Recensione di Moglie di una spia di Kiyoshi Kurosawa.
Scritta da Pietro Braccio.
Moglie di una spia di Kiyoshi Kurosawa è la dimostrazione che si può fare un grande lavoro di regia anche procedendo per sottrazione, per rarefazione, quasi per immobilismo. Il film, infatti, si è meritatamente aggiudicato il Leone d’Argento per la Miglior Regia alla 77esima Mostra del Cinema di Venezia. In Moglie di una spia tutto è perfetto, in posa, distaccato, come in un quadro in cui nulla pare muoversi, quando invece la tempesta è nell’anima dei personaggi.

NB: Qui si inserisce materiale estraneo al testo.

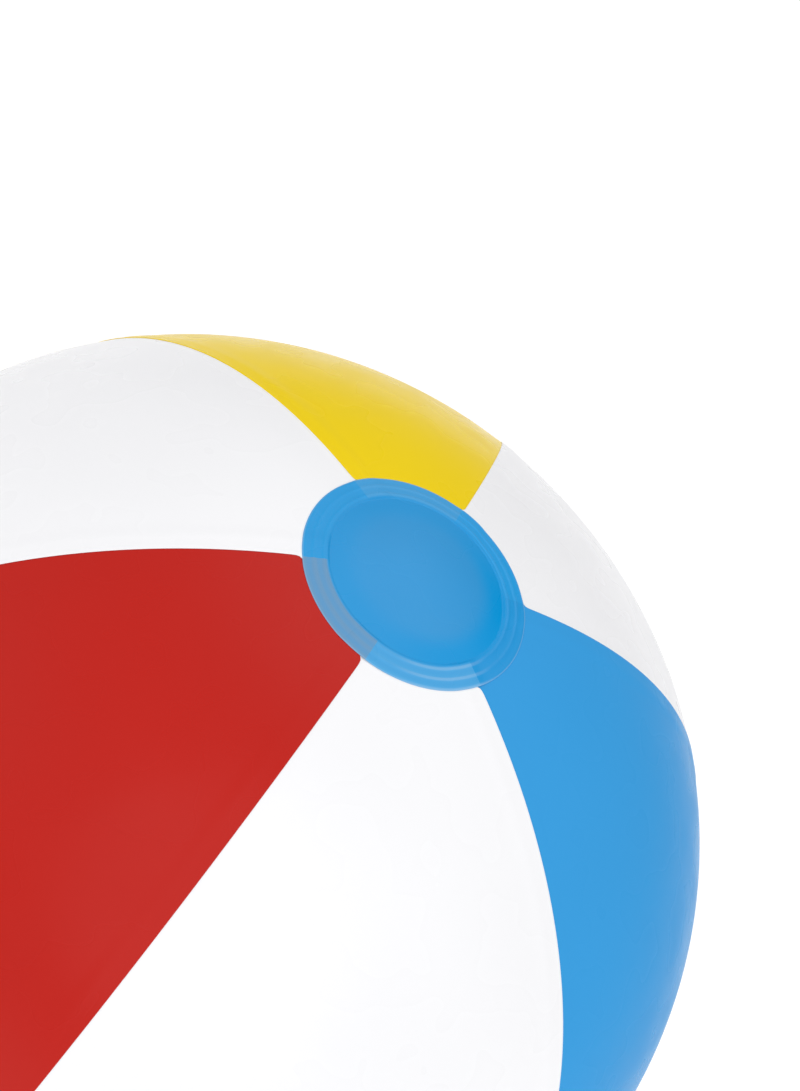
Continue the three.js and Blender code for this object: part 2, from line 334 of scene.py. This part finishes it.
def drawn_to_hole(polar, azimuth, half_block):
    """(polar, azimuth) moved so that the edge of the missing block becomes the hole's circle."""
    across = BALL_RADIUS * (azimuth - math.pi)
    up = BALL_RADIUS * (math.pi / 2 - polar)
    blocks = max(abs(across) / half_block[0], abs(up) / half_block[1])
    left_out = blocks < 0.99
    if left_out or blocks > HOLE_REACH:
        return polar, azimuth
    distance = math.hypot(across, up)
    keep = smoothstep((blocks - 1) / (HOLE_REACH - 1))
    target = (1 - keep) * HOLE_RADIUS * blocks + keep * distance
    across *= target / distance
    up *= target / distance
    return math.pi / 2 - up / BALL_RADIUS, math.pi + across / BALL_RADIUS


def flange_print(polar, azimuth):
    """How far the film rises over the flange, less the groove of its weld ring."""
    across = BALL_RADIUS * (azimuth - math.pi)
    up = BALL_RADIUS * (math.pi / 2 - polar)
    distance = math.hypot(across, up) / MM
    rise = FLANGE_RISE * smoothstep((FLANGE_FOOT - distance) / FLANGE_SLOPE)
    return (rise - WELD_DEPTH * bump(distance, WELD_RADIUS, WELD_WIDTH)) * MM


def valve_panel_piece(panel, material):
    rows = panel_rows(ROW_STEP / HOLE_FINENESS)
    divisions = PANEL_DIVISIONS * HOLE_FINENESS
    edge_columns = len(HIDDEN_EDGE) + 1
    grid = [panel_columns(panel, polar, divisions) for polar in rows]
    columns = len(grid[0])
    mid_row, mid_column = len(rows) // 2, edge_columns + divisions // 2
    half_block = (
        BALL_RADIUS * (grid[mid_row][mid_column + HOLE_CELLS][0] - math.pi),
        BALL_RADIUS * (rows[mid_row + HOLE_CELLS] - math.pi / 2),
    )
    points = []
    for outer in (0, 1):
        for polar, row in zip(rows, grid):
            for azimuth, lift, thickness in row:
                moved = drawn_to_hole(polar, azimuth, half_block)
                total = lift + outer * thickness + flange_print(*moved)
                points.append(ball_point(*moved, total))

    def in_hole(i, j):
        low, high = -HOLE_CELLS, HOLE_CELLS
        return low <= i - mid_row < high and low <= j - mid_column < high

    faces = sheet_faces(len(rows), columns, in_hole)
    points, faces = without_loose_points(points, faces)
    return new_piece("film_" + panel["name"], points, faces, "ball", [panel["name"]],
                     material)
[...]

Non c’è un capello fuori posto, non c’è una piega sui vestiti, non c’è un colpo di pistola in questa spy story mescolata al melò dal gusto più classicamente e spassionatamente giapponese. La macchina da presa rimane distante dai soggetti, raramente s’avventura in movimenti più articolati di un carrello o un leggerissimo zoom. Kiyoshi Kurosawa opta per un minimalismo ostentato che, se da un lato alla lunga affatica l’occhio dello spettatore, dall’altro lo tiene sempre sul filo di una tensione che potrebbe deflagrare da un momento all’altro.
Le esplosioni, anzi implosioni, sono nella sfera spirituale e mentale dei personaggi, in particolare di Satoko, moglie di un mercante, devota e innamorata del marito, che dopo un’iniziale esitazione si fa coinvolgere in un gioco dove la menzogna diventa l’arma imprescindibile.
Ma l’aspetto più interessante di Moglie di una spia sta nella sua riflessione meta-cinematografica, sulla settima arte come la vera polvere da sparo capace di suscitare una rivoluzione, una guerra, di far letteralmente saltare gli equilibri internazionali. Una pellicola che racchiude in sé testimonianze video sconvolgenti, cocenti, pericolose, è la chiave che dà sapore e un pizzico di suspense ad un dramma spionistico che, altrimenti, rischiava di perdersi per strada e in balia dello spettro della noia.